The next important scene is the wooing of Lady Anne this expresses a number of characteristics owned by Richard III. The first characteristic that you come across is the depiction of Richard as a murderer. Holinshed wrote that Henry IV’s corpse was seen to bleed at both St Paul’s and Blackfriars, because of this superstition evolved saying that a murdered body bleeds again in the presence of the murderer. In the play, Anne declares that the corpse is bleeding ‘dead Henry’s wounds open their congealed mouths and bleed afresh’ through this Shakespeare is emphasising that Richard was a murderer.
Although Richard is shown to be a murderer his mastery over language I displayed very well in this scene. Richard and Anne have a fierce verbal battle where Anne is talking about satanic things while Richard talks about angelic figures, for example when Anne says ‘when devils…’ Richard replies ‘when angels…’ this shows that Richard could come up with opposites to what ever Anne cursed at him, this style of verbal communication is called stichomythia.

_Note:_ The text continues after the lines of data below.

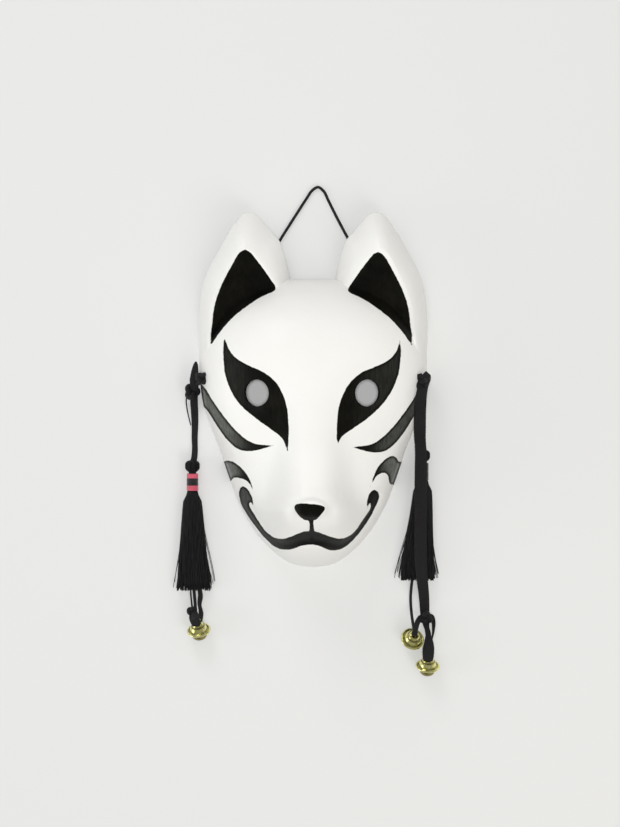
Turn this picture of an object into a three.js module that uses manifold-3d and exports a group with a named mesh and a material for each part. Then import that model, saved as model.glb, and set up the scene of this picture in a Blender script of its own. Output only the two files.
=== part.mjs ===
// Kitsune mask: a moulded fox-face shell lying on its rim, with its cords, tassels and jingle bells beside it.
// Millimetres. +X to the viewer's right, +Y from the chin to the ears, +Z out of the face.
// Heights up the mask are counted from the chin, and moved to the frame's origin by HALF_LENGTH.

import * as THREE from 'three';
import * as BufferGeometryUtils from 'three/addons/utils/BufferGeometryUtils.js';
import Module from 'manifold-3d';

const wasm = await Module();
wasm.setup();

// Driving dimensions of the shell
const MASK_LENGTH = 247;
const MASK_WIDTH = 160;
const HALF_LENGTH = MASK_LENGTH / 2;
const SHELL_WALL = 2.4;
const FACE_HEIGHT = 61;
const FACE_CENTRE_UP = 125;
const RIM_LIFT = 10;
const RIM_LIFT_FROM = 150;
const BELOW_RIM = 8;

// The face is a free form. Its outlines and the places on it are drawn for a mask of this length and width, and are
// stretched to the real length and width; walls, holes, heights and depths keep their own sizes.
const DRAWN_LENGTH = 247;
const DRAWN_WIDTH = 160;

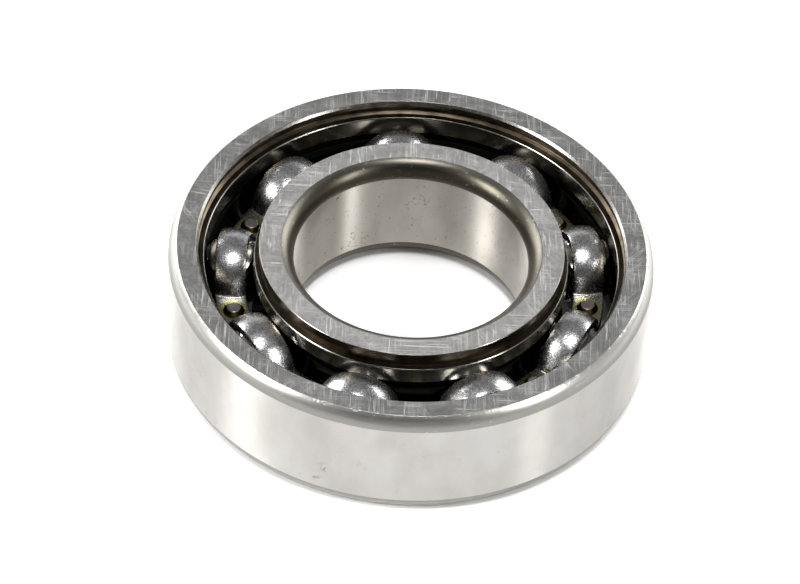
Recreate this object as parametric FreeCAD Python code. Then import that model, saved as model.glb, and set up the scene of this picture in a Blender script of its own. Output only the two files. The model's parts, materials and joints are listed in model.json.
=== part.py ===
import FreeCAD, Part
import math
import os

# An open deep-groove ball bearing. All lengths are in millimetres and all angles in degrees.
# The origin is the bearing's centre, on its axis at half its width. +Z is the axis.
# Every section below is given as (r, z): distance from the axis, and height above mid-width.

# ------------------------------------------------------------------ driving dimensions
bore_diameter = 30.0
outer_diameter = 62.0
width = 16.0
ball_diameter = 9.525
ball_count = 9
first_ball_angle = 16.0  # from +X towards +Y

raceway_clearance = 0.01  # between a ball and the bottom of each raceway
raceway_conformity = 0.52  # raceway groove radius over ball diameter

# outer ring
outer_corner_height = 1.9  # along the axis
outer_corner_depth = 1.05  # across it
outer_corner_bulge = 0.22  # how far the corner's arc stands out from its chord
outer_shoulder_diameter = 52.8
outer_recess_diameter = 54.4
outer_recess_chamfer = 0.3
outer_lip_height = 0.75  # from the face down to the shield groove
shield_groove_depth = 0.42
shield_groove_flank = 0.3  # height of each sloping side of the groove

# inner ring
inner_corner_height = 2.3
inner_corner_depth = 1.7
inner_corner_bulge = 0.45
inner_shoulder_diameter = 40.2
inner_recess_diameter = 39.0
inner_recess_chamfer = 0.08
inner_lip_height = 1.1  # from the face down to the undercut
inner_undercut_depth = 0.2

# both rings
ledge_depth = 2.0  # from the face down to the ledge beside the shoulder
shoulder_edge_break = 0.12

# cage: two pressed ribbons, riveted back to back
sheet_thickness = 0.7
ribbon_inner_diameter = 42.0
ribbon_outer_diameter = 50.0
pocket_clearance = 0.10  # between a ball and its pocket
fold_radius = 0.5  # inside the bend from the pocket to the flat web

# rivets
rivet_shank_diameter = 1.8
rivet_head_diameter = 2.8
rivet_flat_diameter = 1.7
rivet_head_height = 0.65

# ------------------------------------------------------------------ worked out from them
face_height = width / 2
ledge_height = face_height - ledge_depth
ball_radius = ball_diameter / 2
pitch_radius = (bore_diameter + outer_diameter) / 4
pitch_angle = 360 / ball_count
raceway_radius = raceway_conformity * ball_diameter
pocket_radius = ball_radius + pocket_clearance

ORIGIN = FreeCAD.Vector(0, 0, 0)
AXIS = FreeCAD.Vector(0, 0, 1)


# ------------------------------------------------------------------ section outlines
def edge(run):
    """A straight edge through two (r, z) points, or an arc through three."""
    points = [FreeCAD.Vector(r, 0, z) for r, z in run]
    if len(points) == 2:
        return Part.LineSegment(*points).toShape()
    return Part.Arc(*points).toShape()


def bulged(start, end, bulge):
    """The run of an arc that stands out from its chord, to the right of the way it runs."""
    along_r = end[0] - start[0]
    along_z = end[1] - start[1]
    chord = math.hypot(along_r, along_z)
    middle_r = (start[0] + end[0]) / 2 + bulge * along_z / chord
    middle_z = (start[1] + end[1]) / 2 - bulge * along_r / chord
    return [start, (middle_r, middle_z), end]


def straight_runs(points):
    return [[start, end] for start, end in zip(points, points[1:])]


def turned(runs):
    """The solid that a closed outline sweeps about the axis."""
    outline = Part.Wire(Part.sortEdges([edge(run) for run in runs])[0])
    return Part.Face(outline).revolve(ORIGIN, AXIS, 360)


def turned_both_sides(upper_runs, crossing_runs):
    """A turned solid whose lower side is the mirror image of its upper side."""
    lower_runs = [[(r, -z) for r, z in run] for run in upper_runs]
    return turned(upper_runs + lower_runs + crossing_runs)


def raceway_run(bottom_radius, groove_centre_radius, shoulder_radius):
    """The raceway's arc from the lower shoulder to the upper one, and where it ends."""
    half_height = math.sqrt(raceway_radius**2 - (shoulder_radius - groove_centre_radius) ** 2)
    run = [(shoulder_radius, -half_height), (bottom_radius, 0), (shoulder_radius, half_height)]
    return run, half_height


# ------------------------------------------------------------------ outer ring
def outer_ring():
    outside = outer_diameter / 2
    recess = outer_recess_diameter / 2
    shoulder = outer_shoulder_diameter / 2
    corner_start = (outside, face_height - outer_corner_height)
    corner_end = (outside - outer_corner_depth, face_height)
    lip = face_height - outer_lip_height
    groove = recess + shield_groove_depth
    raceway_bottom = pitch_radius + ball_radius + raceway_clearance
    raceway, raceway_half_height = raceway_run(
        raceway_bottom, raceway_bottom - raceway_radius, shoulder
    )
    inner_side = [
        corner_end,
        (recess + outer_recess_chamfer, face_height),
        (recess, face_height - outer_recess_chamfer),
        (recess, lip),
        (groove, lip - shield_groove_flank),
        (groove, ledge_height + shield_groove_flank),
        (recess, ledge_height),
        (shoulder + shoulder_edge_break, ledge_height),
        (shoulder, ledge_height - shoulder_edge_break),
        (shoulder, raceway_half_height),
    ]
    upper_runs = [bulged(corner_start, corner_end, outer_corner_bulge)] + straight_runs(inner_side)
    outside_run = [(outside, -corner_start[1]), corner_start]
    return turned_both_sides(upper_runs, [outside_run, raceway])


# ------------------------------------------------------------------ inner ring
def inner_ring():
    bore = bore_diameter / 2
    recess = inner_recess_diameter / 2
    shoulder = inner_shoulder_diameter / 2
    undercut = recess - inner_undercut_depth
    undercut_top = face_height - inner_lip_height
    corner_start = (bore + inner_corner_depth, face_height)
    corner_end = (bore, face_height - inner_corner_height)
    raceway_bottom = pitch_radius - ball_radius - raceway_clearance
    raceway, raceway_half_height = raceway_run(
        raceway_bottom, raceway_bottom + raceway_radius, shoulder
    )
    outer_side = [
        corner_start,
        (recess - inner_recess_chamfer, face_height),
        (recess, face_height - inner_recess_chamfer),
        (recess, undercut_top),
        (undercut, undercut_top),
        (undercut, ledge_height),
        (shoulder - shoulder_edge_break, ledge_height),
        (shoulder, ledge_height - shoulder_edge_break),
        (shoulder, raceway_half_height),
    ]
    upper_runs = [bulged(corner_end, corner_start, -inner_corner_bulge)] + straight_runs(outer_side)
    bore_run = [corner_end, (bore, -corner_end[1])]
    return turned_both_sides(upper_runs, [bore_run, raceway])


# ------------------------------------------------------------------ places round the pitch circle
def round_the_pitch_circle(shape, angle):
    """The shape, made on the axis, moved out to the pitch circle at an angle."""
    placed = shape.copy()
    placed.translate(FreeCAD.Vector(pitch_radius, 0, 0))
    placed.rotate(ORIGIN, AXIS, angle)
    return placed


ball_angles = [first_ball_angle + pitch_angle * index for index in range(ball_count)]
web_angles = [angle + pitch_angle / 2 for angle in ball_angles]


# ------------------------------------------------------------------ cage
def tube(inner_radius, outer_radius, height):
    return Part.makeCylinder(outer_radius, height).cut(Part.makeCylinder(inner_radius, height))


# The sheet bends from each pocket into the flat web about this point, in the section
# through a ball's own upright axis.
bend_height = sheet_thickness + fold_radius
bend_distance = pocket_radius + sheet_thickness + fold_radius
bend_reach = math.sqrt(bend_distance**2 - bend_height**2)
bend_angle = math.atan2(bend_reach, bend_height)


def on_dome(radius, angle):
    return (radius * math.sin(angle), radius * math.cos(angle))


def on_bend(radius, angle):
    return (bend_reach - radius * math.sin(angle), bend_height - radius * math.cos(angle))


def pocket():
    """Half a pocket on the axis: a dome of sheet over the ball, with the bend round its foot."""
    half = bend_angle / 2
    inside = pocket_radius
    outside = pocket_radius + sheet_thickness
    upper_bend = fold_radius
    lower_bend = fold_radius + sheet_thickness
    return turned([
        [on_dome(inside, 0), on_dome(outside, 0)],
        [on_dome(outside, 0), on_dome(outside, half), on_dome(outside, bend_angle)],
        [on_bend(upper_bend, bend_angle), on_bend(upper_bend, half), on_bend(upper_bend, 0)],
        [on_bend(upper_bend, 0), on_bend(lower_bend, 0)],
        [on_bend(lower_bend, 0), on_bend(lower_bend, half), on_bend(lower_bend, bend_angle)],
        [on_dome(inside, bend_angle), on_dome(inside, half), on_dome(inside, 0)],
    ])


def cage_upper():
    inner_radius = ribbon_inner_diameter / 2
    outer_radius = ribbon_outer_diameter / 2
    ribbon_space = tube(inner_radius, outer_radius, pocket_radius + sheet_thickness)
    pockets = [round_the_pitch_circle(pocket(), angle).common(ribbon_space) for angle in ball_angles]
    pocket_gap = Part.makeCylinder(bend_reach, sheet_thickness)
    rivet_hole = Part.makeCylinder(rivet_shank_diameter / 2, sheet_thickness)
    gaps = [round_the_pitch_circle(pocket_gap, angle) for angle in ball_angles]
    holes = [round_the_pitch_circle(rivet_hole, angle) for angle in web_angles]
    webs = tube(inner_radius, outer_radius, sheet_thickness).cut(gaps + holes)
    return webs.fuse(pockets).removeSplitter().Solids[0]


# ------------------------------------------------------------------ rivets and balls
def rivet():
    """A shank through both halves of the cage, with a tapered head at each end."""
    shank = rivet_shank_diameter / 2
    head = rivet_head_diameter / 2
    flat = rivet_flat_diameter / 2
    top = sheet_thickness + rivet_head_height
    upper_points = [(0, top), (flat, top), (head, sheet_thickness), (shank, sheet_thickness)]
    lower_points = [(r, -z) for r, z in reversed(upper_points)]
    return turned(straight_runs(upper_points + lower_points + upper_points[:1]))


def ball():
    return Part.makeSphere(ball_radius)


# ------------------------------------------------------------------ the assembly, one file per piece
upper_half = cage_upper()
nodes = {
    "outer_ring": outer_ring(),
    "inner_ring": inner_ring(),
    "cage_upper": upper_half,
    "cage_lower": upper_half.mirror(ORIGIN, AXIS),
}
for number, angle in enumerate(ball_angles, start=1):
    nodes[f"ball_{number}"] = round_the_pitch_circle(ball(), angle)
for number, angle in enumerate(web_angles, start=1):
    nodes[f"rivet_{number}"] = round_the_pitch_circle(rivet(), angle)

os.makedirs("parts", exist_ok=True)
for name, shape in nodes.items():
    shape.exportStep(os.path.join("parts", f"{name}.step"))
    print(name, shape.ShapeType, "valid" if shape.isValid() else "NOT VALID", round(shape.Volume, 3), "mm3")
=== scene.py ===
import json
import math
import random

import bmesh
import bpy
from mathutils import Matrix, Vector


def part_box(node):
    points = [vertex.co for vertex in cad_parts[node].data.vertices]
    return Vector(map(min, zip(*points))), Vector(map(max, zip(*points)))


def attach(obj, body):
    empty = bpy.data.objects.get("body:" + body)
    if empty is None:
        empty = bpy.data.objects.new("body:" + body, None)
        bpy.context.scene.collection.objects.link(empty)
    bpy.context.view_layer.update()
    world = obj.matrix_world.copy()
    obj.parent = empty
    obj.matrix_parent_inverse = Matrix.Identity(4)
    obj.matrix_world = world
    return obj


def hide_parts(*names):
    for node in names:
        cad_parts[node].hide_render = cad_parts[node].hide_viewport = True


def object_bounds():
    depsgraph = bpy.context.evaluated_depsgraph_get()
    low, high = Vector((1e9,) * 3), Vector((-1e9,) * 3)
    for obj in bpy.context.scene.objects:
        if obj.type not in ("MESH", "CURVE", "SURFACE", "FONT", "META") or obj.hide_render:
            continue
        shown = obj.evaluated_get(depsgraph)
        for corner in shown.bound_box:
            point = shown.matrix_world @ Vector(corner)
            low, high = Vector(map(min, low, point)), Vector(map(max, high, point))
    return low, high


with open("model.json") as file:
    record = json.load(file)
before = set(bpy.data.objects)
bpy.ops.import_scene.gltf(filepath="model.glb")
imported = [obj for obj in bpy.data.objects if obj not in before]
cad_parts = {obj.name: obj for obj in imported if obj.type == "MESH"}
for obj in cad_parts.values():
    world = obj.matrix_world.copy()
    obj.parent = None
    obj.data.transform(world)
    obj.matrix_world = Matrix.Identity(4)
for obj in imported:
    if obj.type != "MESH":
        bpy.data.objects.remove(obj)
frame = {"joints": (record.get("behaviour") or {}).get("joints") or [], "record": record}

CAD_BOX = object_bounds()

# An open deep-groove ball bearing. Sizes are in millimetres, and meshes are made in metres.
# Sections are (r, z): distance from the axis and height above mid-width.
MM = 0.001
ON_AXIS = 1e-6  # a radius below this is taken as zero
random.seed(7)

# ------------------------------------------------------------------ sizes read from the frame
mounts = {mount["name"]: mount for mount in frame["record"]["mounts"]}
BORE = mounts["shaft_bore"]["dims"]["r_mm"]
OUTSIDE = mounts["housing_seat"]["dims"]["r_mm"]
BORE_WALL = mounts["shaft_bore"]["dims"]["length_mm"] / 2  # height where the corner begins
OUTSIDE_WALL = mounts["housing_seat"]["dims"]["length_mm"] / 2
FACE = CAD_BOX[1].z / MM  # height of the rings' faces
ball_joints = [joint for joint in frame["joints"] if joint["child"].startswith("ball_")]
ball_centres = {joint["child"]: Vector(joint["pos_m"]) for joint in ball_joints}
BALL_COUNT = len(ball_centres)
PITCH = ball_centres["ball_1"].length / MM  # radius of the circle through the ball centres
FIRST_BALL = math.atan2(ball_centres["ball_1"].y, ball_centres["ball_1"].x)
STEP = 2 * math.pi / BALL_COUNT
ball_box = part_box("ball_1")
BALL = (ball_box[1].z - ball_box[0].z) / 2 / MM  # radius of a ball
inner_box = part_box("inner_ring")
INNER_SHOULDER = inner_box[1].x / MM
cage_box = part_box("cage_upper")
DOME_TOP = cage_box[1].z / MM
RIBBON_OUTSIDE = (cage_box[1].x - cage_box[0].x) / 2 / MM
rivet_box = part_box("rivet_1")
RIVET_HEAD = (rivet_box[1].x - rivet_box[0].x) / 2 / MM
RIVET_TOP = rivet_box[1].z / MM

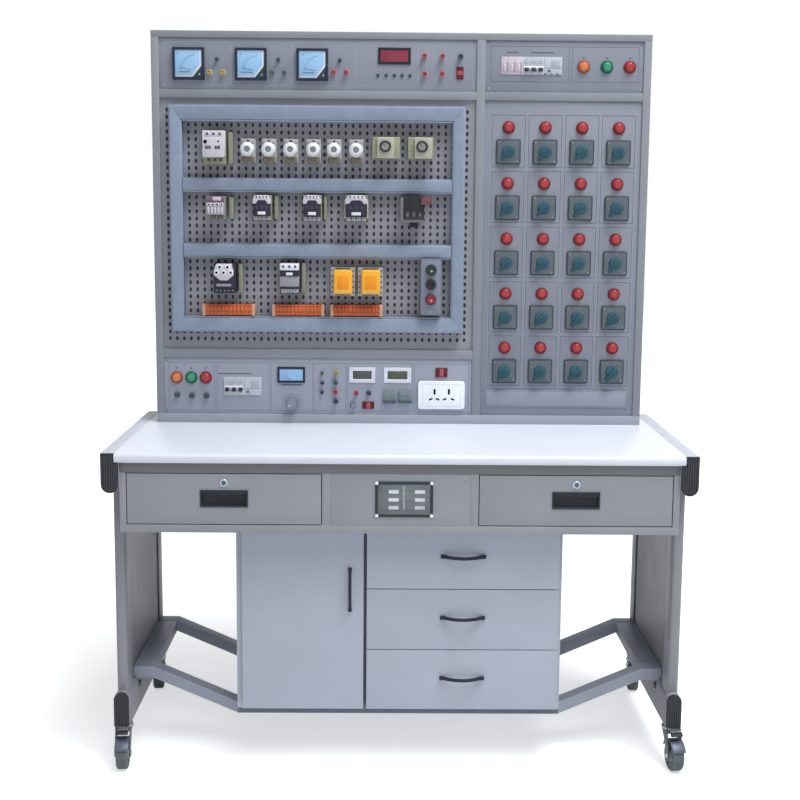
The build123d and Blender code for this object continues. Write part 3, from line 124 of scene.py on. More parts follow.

But his most brilliant turn around comment is when Anne wishes that her eyes were ‘basilisks’. Basilisks were monsters which could kill with a single look and therefore wishes his death ‘would they were basilisks, to strike thee dead’ but Richard turns this insult around and says that ‘I would they were’. This, instead of taking the insult as an insult is taken as a prayer, he wishes that they were those monsters so that he could be dead, so that he wouldn’t have to live a life where her eyes torment him and create a ‘living death’.